FOR MORE INFORMATION:                                      FOR IMMEDIATE RELEASE
Bill Moltner, Director
Investor Relations
972-497-6670

               LENNOX INTERNATIONAL ANNOUNCES STOCK BUY-BACK PLAN;
      PROVIDES ADDITIONAL INFORMATION REGARDING SERVICE EXPERTS ACQUISITION

         (DALLAS, TX, 11/2/99) -- Believing their stock is "substantially
undervalued" in the current market -- according to chairman and CEO John Norris
- -- Lennox International Inc. (NYSE: LII) announced a two-phase stock buy-back
plan.

         Lennox' Board of Directors authorized management to repurchase,
depending on market conditions and other factors, up to 5 million Lennox shares.
This may include up to 2 million shares before the closing of the previously
announced acquisition of Service Experts, Inc., (NYSE: SVE) with the remainder
to be acquired after the closing of the acquisition.

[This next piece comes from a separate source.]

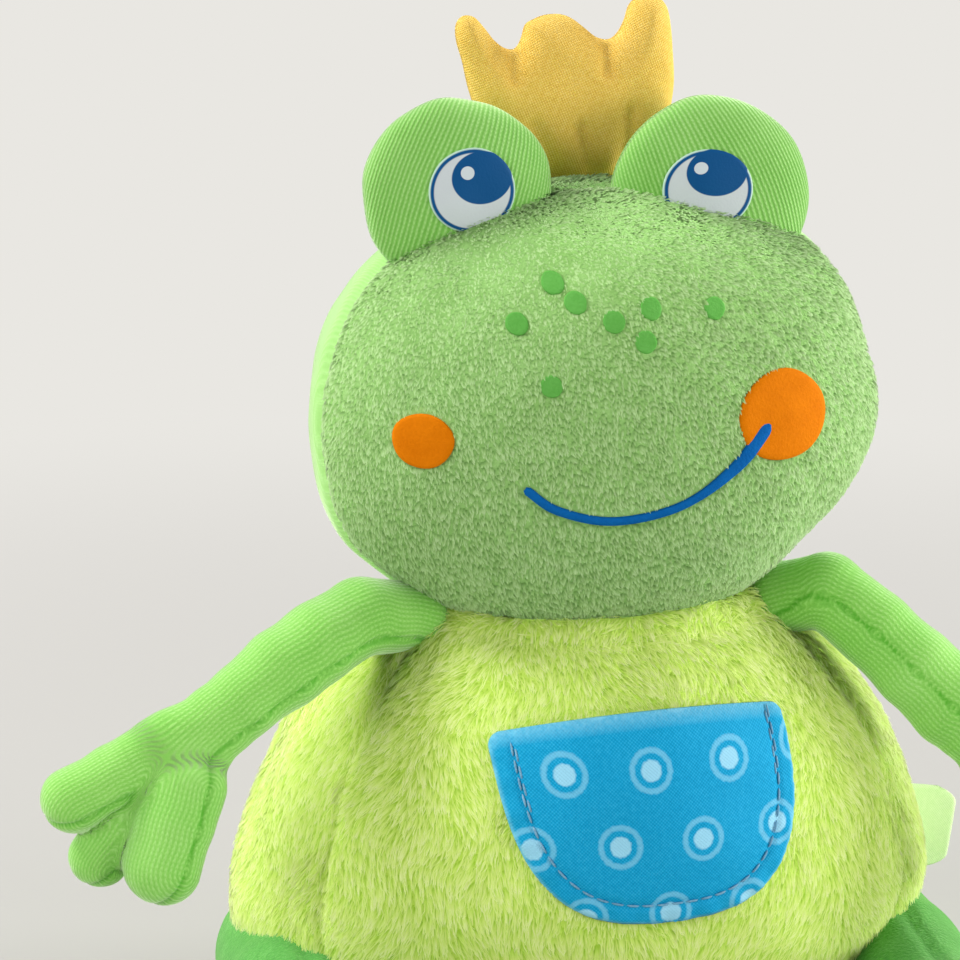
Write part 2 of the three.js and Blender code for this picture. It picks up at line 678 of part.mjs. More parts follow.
// The seam of an arm lies along this bearing, and the arm is raised about a line across it
const armBearing = 69;
const raiseAxis = new THREE.Vector3(Math.cos(radians(armBearing)), -Math.sin(radians(armBearing)), 0);
for (const side of ['left', 'right']) {
  const droop = side === 'left' ? 0 : rightArmDroop;
  const pivot = shoulder[side];
  const hinge = side === 'left' ? raiseAxis : raiseAxis.clone().multiply(new THREE.Vector3(1, -1, 1));
  const settle = (geometry) => {
    const own = side === 'left' ? geometry : mirrored(geometry);
    return turned(own, pivot, hinge, droop);
  };
  const outer = joined(armForms(0, true).map((form) => solid(settle(form))));
  const inner = joined(armForms(-clothThickness, false).map((form) => solid(settle(form))));
  const core = joined(armForms(-clothThickness - touchGap, false).map((form) => solid(settle(form))));
  const raise = (geometry, degrees) => turned(geometry, pivot, hinge, degrees);
  const bodySweep = [raise(bodyClear, armRaiseLimit)];
  const headSweep = [];
  for (const swing of [-armSwingLimit, 0, armSwingLimit]) {
    bodySweep.push(raise(turned(bodyClear, pivot, upward, swing), -armLowerLimit));
    for (const lift of [-armLowerLimit, armRaiseLimit]) {
      headSweep.push(raise(turned(neckDish, pivot, upward, swing), lift));
    }
  }
  const bodyRoom = joined(bodySweep.map(solid));
  const headRoom = joined(headSweep.map(solid));
  const wadHole = solid(ball(pivot, shoulderWadRadius + touchGap, wadSides));
  const root = solid(ball(pivot, shoulderRadius, ballSides));
  const inward = new THREE.Vector3(side === 'left' ? 1 : -1, 0, 0);
  const open = solid(halfSpace(pivot, inward));
  const skin = outer.subtract(bodyRoom).add(root).subtract(headRoom);
  const whole = skin.subtract(inner).subtract(wadHole).subtract(open);
  const filling = core.subtract(bodyRoom).subtract(headRoom).subtract(wadHole).subtract(open);
  const seamNormal = side === 'left' ? hinge.clone() : hinge.clone().negate();
  const frontSide = solid(halfSpace(pivot.clone().addScaledVector(seamNormal, touchGap / 2), seamNormal));
  const backNormal = seamNormal.clone().negate();
  const backSide = solid(halfSpace(pivot.clone().addScaledVector(backNormal, touchGap / 2), backNormal));
  body.add(piece(`arm_front_panel_${side}`, whole.intersect(frontSide), materials.armJersey));
  body.add(piece(`arm_back_panel_${side}`, whole.intersect(backSide), materials.armJersey));
  body.add(piece(`arm_stuffing_${side}`, filling, materials.stuffing));
  const wad = solid(ball(pivot, shoulderWadRadius, wadSides));
  body.add(piece(`shoulder_wad_${side}`, wad, materials.stuffing));
}

// Leg, drawn for the right side. Rows: share of the leg's length, share of the thigh radius outwards,
// width share of the thigh radius or the foot's half-width, and thickness share of the thigh radius.
const thighShares = [
  [0, 0, 0.94, 0.94],
  [0.29, 0.12, 0.93, 0.92],
  [0.6, 0.2, 0.82, 0.76],
];
const footShares = [
  [0.85, 0.25, 1, 0.62],
  [1, 0.27, 0.8, 0.55],
];
const toeBearings = [-32, 0, 32];

function legForms(growth, withToes) {
  const station = (fullWidth) => ([lengthShare, outShare, widthShare, thicknessShare]) => {
    const thickness = thicknessShare * thighRadius;
    const point = new THREE.Vector3(
      hip.right.x + outShare * thighRadius,
      hip.right.y - lengthShare * legLength,
      thickness - restFlat,
    );
    return { point, width: widthShare * fullWidth, thickness };
  };
  const foot = footShares.map(station(footHalfWidth));
  const stations = [...thighShares.map(station(thighRadius)), ...foot];
  if (!withToes) return [limbForm(stations, upward, growth, digitSides, stations.length)];
  const forms = [limbForm(stations, upward, growth, limbSides, stations.length + 1)];
  const instep = foot[0].point.clone().setZ(toeRadius - restFlat);
  for (const bearing of toeBearings) {
    const tip = stepFrom(instep, footHalfWidth / 2 + toeLength, -bearing, 0);
    const toe = [instep, instep.clone().lerp(tip, 1 / 2), tip];
    const toeStations = toe.map((point) => ({ point, width: toeRadius, thickness: toeRadius }));
    forms.push(limbForm(toeStations, upward, growth, digitSides, 1));
  }
  return forms;
}

const aboveFloor = solid(halfSpace(new THREE.Vector3(), upward));
for (const side of ['left', 'right']) {
  const pivot = hip[side];
  const settle = (geometry) => (side === 'right' ? geometry : mirrored(geometry));
  const outer = joined(legForms(0, true).map((form) => solid(settle(form))));
  const inner = joined(legForms(-clothThickness, false).map((form) => solid(settle(form))));
  const core = joined(legForms(-clothThickness - touchGap, false).map((form) => solid(settle(form))));
  const sweep = [];
  for (const splayShare of [0, 0.35, 0.7, 1]) {
    const splay = (side === 'right' ? -1 : 1) * splayShare * legSplayLimit;
    sweep.push(turned(bodyClear, pivot, upward, splay));
  }
  const cleared = joined(sweep.map(solid));
  const root = solid(ball(pivot, thighRadius, ballSides));
  const whole = outer.subtract(cleared).add(root).subtract(inner).intersect(aboveFloor);
  const filling = core.subtract(cleared);
  const outward = new THREE.Vector3(side === 'right' ? 1 : -1, 0, 0);
  const seam = pivot.clone();
  const outerSide = solid(halfSpace(seam.clone().addScaledVector(outward, touchGap / 2), outward));
  const inward = outward.clone().negate();
  const innerSide = solid(halfSpace(seam.clone().addScaledVector(inward, touchGap / 2), inward));
  body.add(piece(`leg_outer_panel_${side}`, whole.intersect(outerSide), materials.legVelour));
  body.add(piece(`leg_inner_panel_${side}`, whole.intersect(innerSide), materials.legVelour));
  body.add(piece(`leg_stuffing_${side}`, filling, materials.stuffing));
}

const frog = new THREE.Group();
frog.add(body, head);

export default frog;
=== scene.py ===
"""A sitting plush frog: its cloth covers, pile, prints, seams and stitches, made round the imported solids.

Lengths are millimetres and turn to metres when a mesh is made. +Z is up and the frog faces -Y.
"""
import math

import bmesh
import bpy
import numpy as np
from mathutils import Matrix, Vector
from mathutils.geometry import delaunay_2d_cdt


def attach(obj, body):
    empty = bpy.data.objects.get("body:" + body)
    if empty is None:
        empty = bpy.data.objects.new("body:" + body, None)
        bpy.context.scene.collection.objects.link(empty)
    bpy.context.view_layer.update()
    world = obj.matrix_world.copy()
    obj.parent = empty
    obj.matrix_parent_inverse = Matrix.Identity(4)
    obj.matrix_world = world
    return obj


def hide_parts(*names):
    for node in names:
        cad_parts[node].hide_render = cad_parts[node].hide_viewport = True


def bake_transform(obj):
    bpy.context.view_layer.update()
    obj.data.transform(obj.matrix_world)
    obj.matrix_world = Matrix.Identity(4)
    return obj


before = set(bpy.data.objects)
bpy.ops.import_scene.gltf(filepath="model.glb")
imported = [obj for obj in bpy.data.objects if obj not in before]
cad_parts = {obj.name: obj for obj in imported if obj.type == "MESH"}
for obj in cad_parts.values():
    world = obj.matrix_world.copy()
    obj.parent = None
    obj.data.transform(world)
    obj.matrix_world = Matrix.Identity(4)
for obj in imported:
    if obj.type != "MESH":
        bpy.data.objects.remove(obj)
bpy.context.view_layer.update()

METRE = 0.001
TAU = 2 * math.pi

# Camera, read from the photograph: 4 pixels to a millimetre at the frog's middle
VIEW_BEARING, VIEW_RISE, VIEW_DISTANCE = math.radians(11), math.radians(10), 900
VIEW_LENS, SENSOR_WIDTH = 135, 36
PICTURE_ASIDE, PICTURE_HEIGHT = -25.5, 138.75

# Body
HALF_WIDTH, HALF_DEPTH, GIRTH, SEAT_SINK, DOME = 83.5, 71.5, 52, 4, 79
DOME_FULLNESS = 1.8
# Bearings of the seams beside the front panel and beside the back panel, in degrees, and the rise of the base's seam
BODY_SEAMS = FRONT_SEAM, BACK_SEAM = 58, 96
BASE_SEAM = -0.72
SEAM_DEPTH, SEAM_SPREAD = 0.9, 1.9
PILE_LENGTH = 4.2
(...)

Lennox anticipates closing
its acquisition of Service Experts in first quarter 2000. (For more information,
see the 10/27/99 press release "Lennox International Acquires Service Experts,
Inc.")

         "We believe that Lennox represents an attractive investment
opportunity," said John Norris. "As Lennox moves forward, we will reap the
benefits from recent investments, including the proposed acquisition of Service
Experts, which will only enhance our value.

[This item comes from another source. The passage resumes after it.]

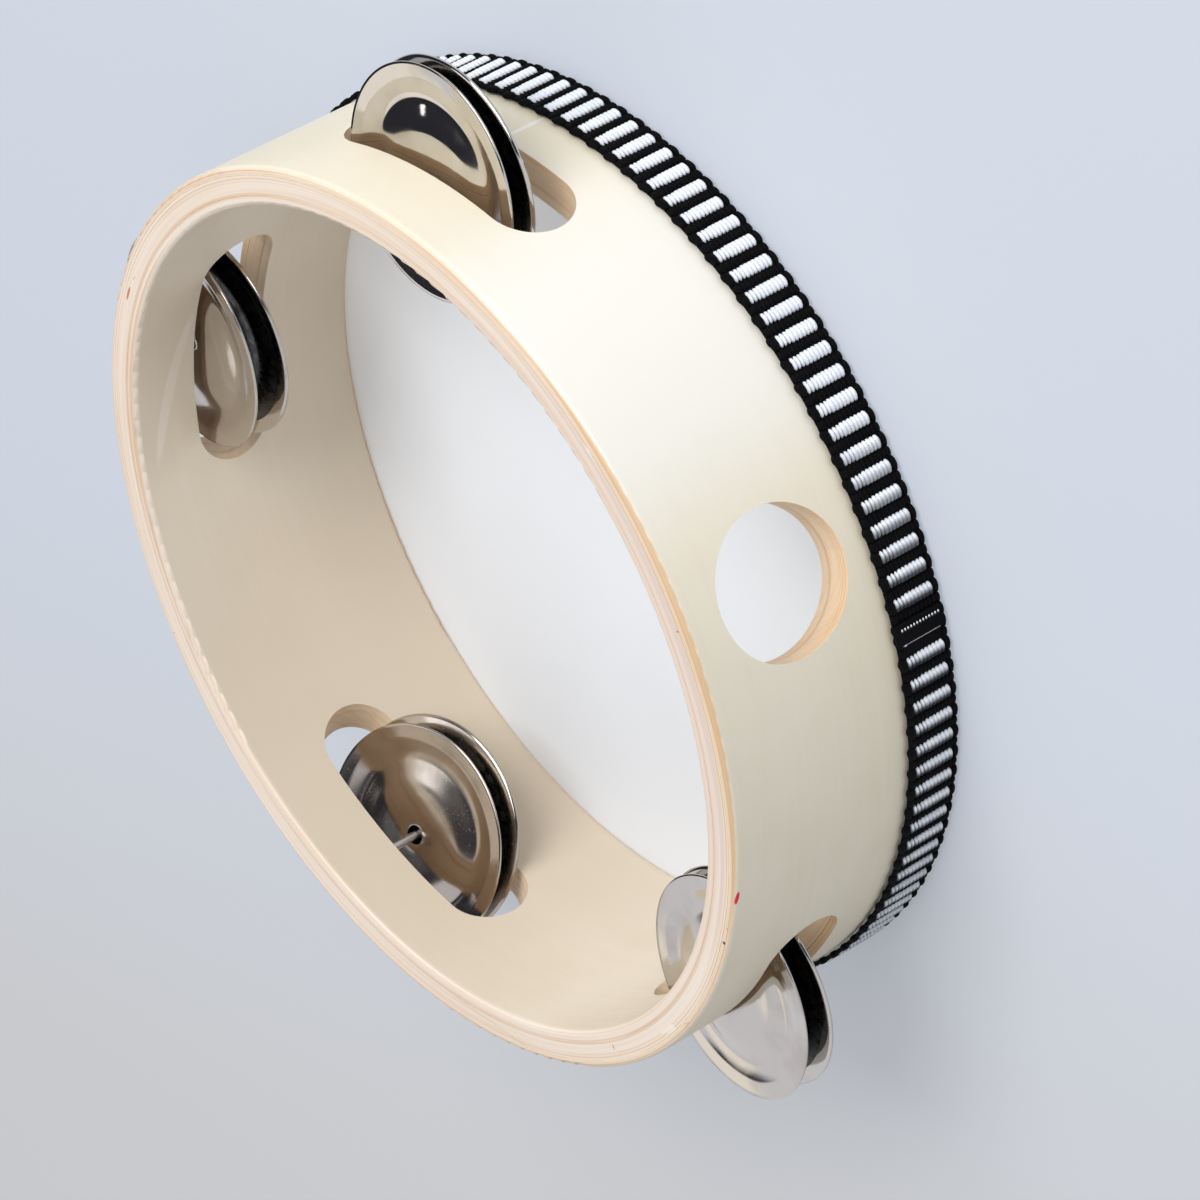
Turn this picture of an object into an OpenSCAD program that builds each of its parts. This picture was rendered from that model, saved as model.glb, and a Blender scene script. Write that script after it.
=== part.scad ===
// A small wooden tambourine: a laminated hoop with a glued head, a woven ribbon round the head edge,
// a thumb hole and four slots, each with a pair of stamped steel jingles on a pin.
// The head lies on z = 0, the hoop's axis is +Z and the thumb hole faces +X.

/* [Hoop] */
// Outside radius of the hoop
hoop_r = 75; // [72:0.5:90]
// Depth of the wooden hoop, from the head edge to the open rim
hoop_depth = 43; // [42:0.5:55]
// Thickness of the outer ply
outer_ply_t = 1.3; // [1.1:0.1:1.8]
// Thickness of the core ply, which holds the pins
core_ply_t = 3.1; // [3:0.1:4.5]
// Thickness of the inner ply
inner_ply_t = 1.8; // [1.2:0.1:2.6]
// Rounding of the hoop's outer and inner edges
edge_round = 0.9; // [0.4:0.1:1]

/* [Thumb hole] */
// Radius of the thumb hole
thumb_hole_r = 11.6; // [9:0.1:12]
// Distance from the open rim to the centre of the thumb hole
thumb_hole_drop = 18; // [16:0.5:19]

/* [Jingle slots] */
// Length of a slot round the hoop
slot_l = 46; // [44:0.5:50]
// Width of a slot along the hoop's axis
slot_w = 13.7; // [13:0.1:16]
// Distance from the open rim to the middle of the slots
slot_drop = 18.7; // [17:0.1:20]
// Angle of each slot from the thumb hole
slot_angles = [65.5, 143, 220.5, 294];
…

         "The stock repurchase program is one of several initiatives we will
pursue to increase our long-term shareholder value, including growing our
existing businesses and pursuing selective acquisitions," he added. "It
reinforces our commitment to increasing shareholder value and our continued
confidence in the underlying strength of the company."

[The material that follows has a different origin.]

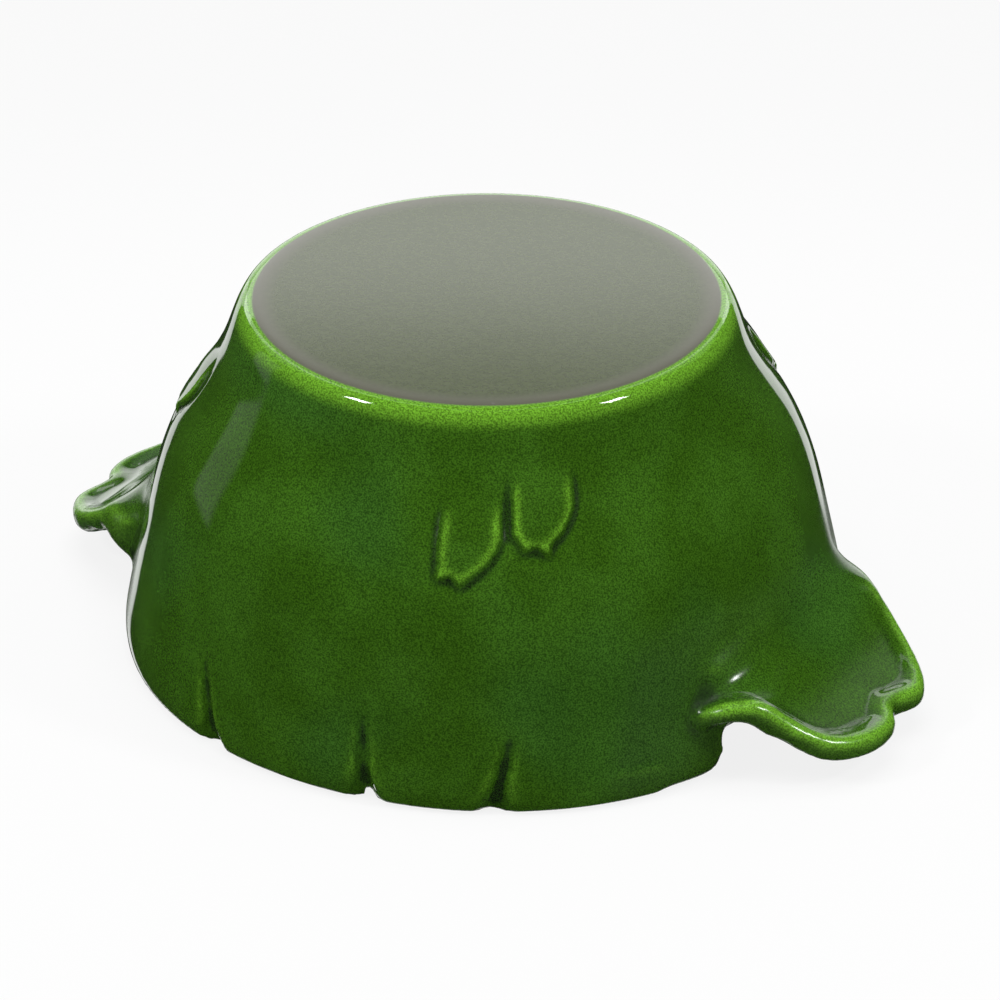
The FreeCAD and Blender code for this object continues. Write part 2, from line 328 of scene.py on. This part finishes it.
soften(casting, "plain wall", np.where(inside, 1.0, np.maximum(upper, lower)), 60)

# %% Smooth the ends of the beads and arches, and the edge of the base
aside = np.abs(across)
out = np.abs(along)
near_wall = (radius - wall_radius(height) < 14.0) & (out > 84.0)
bead_ends = near_wall * window(aside, 34.0, 40.0, 52.0, 58.0) * window(height, 14.0, 18.0, 36.0, 42.0)
soften(casting, "bead ends", bead_ends, 16)
arch_ends = smooth_step(84.0, 92.0, out) * window(aside, 30.0, 36.0, 54.0, 60.0)
soften(casting, "arch ends", arch_ends * (1.0 - smooth_step(15.0, 19.0, height)), 60)
root_ends = (along * across > 0.0) * smooth_step(84.0, 90.0, out) * window(aside, 18.0, 26.0, 56.0, 62.0)
soften(casting, "root ends", root_ends * window(height, 31.0, 36.0, 70.0, 76.0), 120)
soften(casting, "base edge", smooth_step(108.0, 112.0, height) * smooth_step(62.0, 66.0, radius), 10)

# %% [markdown]
# ## Raise the petals
# Each petal stands out from the shoulder by little more than a millimetre, with a soft edge and a shallow valley round
# it. Cut pieces of sheet would leave a step, so the wall itself is raised: the distance of every corner of the mesh
# from a petal's outline says how far that corner rises.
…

         Purchases under the share repurchase program will be made on an
open-market basis at prevailing market prices. The timing of any repurchases
will depend on market conditions, the market price of Lennox' common stock, and
management's assessment of the company's liquidity and cash flow needs.

MORE INFORMATION ABOUT SERVICE EXPERTS ACQUISITION

         In a conference call with analysts later today, Lennox will announce it
expects that -- based on the improved productivity of re-energized service
centers, coupled with synergistic opportunities -- the acquisition of Service
Experts will be accretive in the year 2000 in the range of $0.04 to $0.06 per
share.

         Lennox officials believe the potential advantages with the acquisition
of Service Experts are significant, some with very little risk of
implementation. These synergies include the elimination of some fees associated
with Service Experts being a public company, eliminating several redundant
corporate and executive salaries, refinancing outstanding debt, insurance
savings, and the implementation of a new consumer financing program.


<PAGE>   2

         Selling heating, ventilation, air conditioning, heat transfer, and
refrigeration equipment in over 70 countries worldwide, Lennox International
Inc. is one of the world's leading companies specializing in climate control
solutions. It is the parent company of Lennox Industries Inc., Armstrong Air
Conditioning Inc., Heatcraft Inc., and Lennox Global Ltd. Lennox International
stock is traded on the New York Stock Exchange under the symbol "LII."
Additional information about Lennox International is available at:
www.lennoxinternational.com

         The statements in this news release that are not historical statements,
including the acquisition of Service Experts, are forward-looking statements
within the meaning of the federal securities laws. These statements are subject
to numerous risks and uncertainties that could cause actual results to differ
materially from such statements. These include, but are not limited to, our
ability to successfully complete and integrate acquisitions and of our ability
to manage new lines of business. For further information concerning these risks
and uncertainties, see Lennox' publicly available filings with the Securities
and Exchange Commission. Lennox disclaims any intention or obligation to update
or revise any forward-looking statements, whether as a result of new
information, future events or otherwise.